- The Washington Times - Thursday, November 26, 2009

Family values got the better of hunger for President Obama, who said he overcame the call of his own stomach Wednesday to pardon Courage, the 45-pound presidential turkey.

“I was planning to eat this sucker,” Mr. Obama, flanked by daughters Sasha and Malia, said as the feathered guest stood nearby. He said it was touch-and-go in his mind, but his daughters’ gentler plans for the bird won out.

It was the first pardon of Mr. Obama’s young presidency, and he played it up, including holding his outstretched hand over the turkey to officially convey the amnesty.

After his pardon, Courage — who stood remarkably still save for a few audible gobbles — was headed to Disneyland in California, where he will serve as the grand marshal of the park’s Thanksgiving Day parade. Mr. Obama was joined at the ceremony by Walter Pelletier, chairman of the National Turkey Federation, who raised the bird in Goldsboro, N.C.

Mr. Obama noted that not all past presidents showed mercy. But since President George H.W. Bush spared the first turkey 20 years ago, the Thanksgiving pardon has evolved into a tradition.

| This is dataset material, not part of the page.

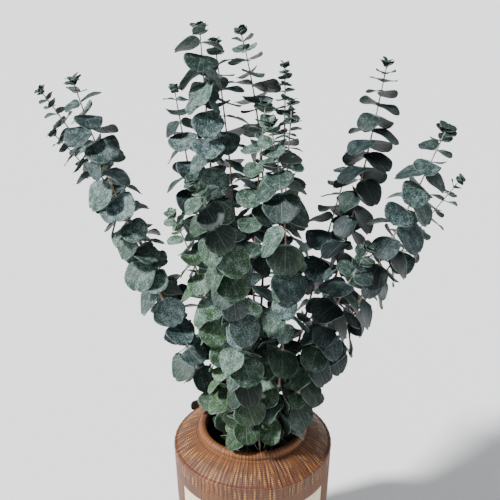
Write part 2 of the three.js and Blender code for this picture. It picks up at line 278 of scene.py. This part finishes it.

Mr. Obama’s daughters were the first to pet the rotund, white creature as it was perched on a table under the White House portico, with Mr. Obama appearing reluctant to touch it at first but eventually yielding to Courage’s charms.

Two of the turkey’s brethren were not so fortunate: The Obamas took two more to Martha’s Table, a D.C. soup kitchen. But another bird was spared; alternate Carolina will join Courage in Southern California.

“So today, all told, I believe it’s fair to say that we have saved or created four turkeys,” Mr. Obama quipped, borrowing commonly used stimulus bill phraseology.

On a serious note, the president thanked American troops abroad.

“I want to wish a Happy Thanksgiving to every service member at home or in harm’s way. We’re proud of you, and we are thinking of you and we’re praying for you,” he said. “This is an era of new perils and new hardships. But we are, as ever, a people of endless compassion, boundless ingenuity, limitless strength.”